Reacting to the tariff-driven cost pressures, major automakers are already preparing price hikes. Ford has signaled that if tariff policies remain unchanged, prices for vehicles produced beginning next month will rise, with the effects becoming apparent to consumers by the end of June. Volkswagen, which initially committed to freezing prices through next month, has announced that starting in June, it too will reassess and adjust its pricing to accommodate the additional costs brought on by the tariffs.

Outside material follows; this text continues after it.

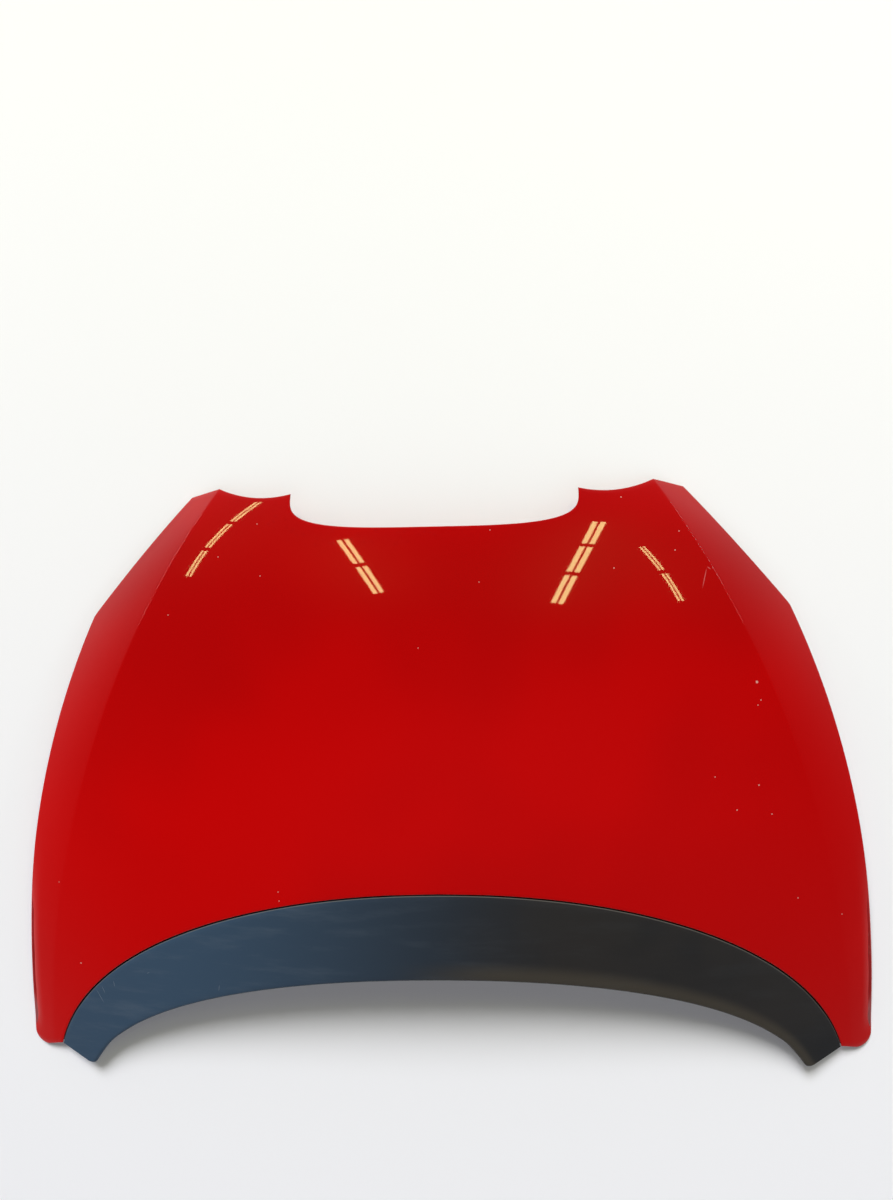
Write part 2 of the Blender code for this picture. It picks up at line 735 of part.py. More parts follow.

U.S. Government Moves to Adjust Tariff Policy
As the automotive sector grapples with the shockwaves of the tariff announcement, American media outlets have unleashed a wave of criticism, questioning the broader economic logic behind the policy. On the 28th, ABC News reported that the tariffs would ultimately hurt American consumers the most, forecasting that vehicle prices could rise by an average of $5,000 to $10,000 (about 7.2 million to 14.4 million KRW) per unit. Analysts predict that many consumers, faced with skyrocketing costs, will continue to flood the used car market in search of more affordable options.
Beyond the cost of new and used cars, ABC News also flagged additional financial burdens stemming from the policy. Since tariffs are being applied not only to completed vehicles but also to imported auto parts, vehicle repair costs are expected to rise significantly. This, in turn, is likely to push up insurance premiums, creating an added layer of financial strain for consumers.
California-based NBC affiliate KSBY echoed these concerns, highlighting the domino effect: escalating new car prices leading to higher used car prices, followed by more expensive repairs due to part shortages, all culminating in increased insurance costs. In interviews, used car dealers voiced fears that consumers would increasingly delay purchasing new vehicles, opting instead to hold onto their aging cars for longer periods — potentially depressing overall automotive sales volumes.
Under mounting pressure from critics and industry stakeholders, the Trump administration has begun exploring ways to cushion the blow. According to a Wall Street Journal report on the 28th, the U.S. government is preparing to prevent double tariffs from being applied to products already subject to duties, such as steel and aluminum. The planned measure will be retroactive, allowing companies that have paid overlapping tariffs to seek refunds.
Additionally, the administration is revising the 25% tariff on foreign-made auto parts originally set to take effect on June 3. Under the new terms, automakers will be eligible for refunds equivalent to 3.75% of a U.S.-made car’s value during the first year following tariff enforcement. In the second year, the refund rate will be reduced to 2.75%, offering manufacturers some measure of relief as they navigate the evolving economic landscape.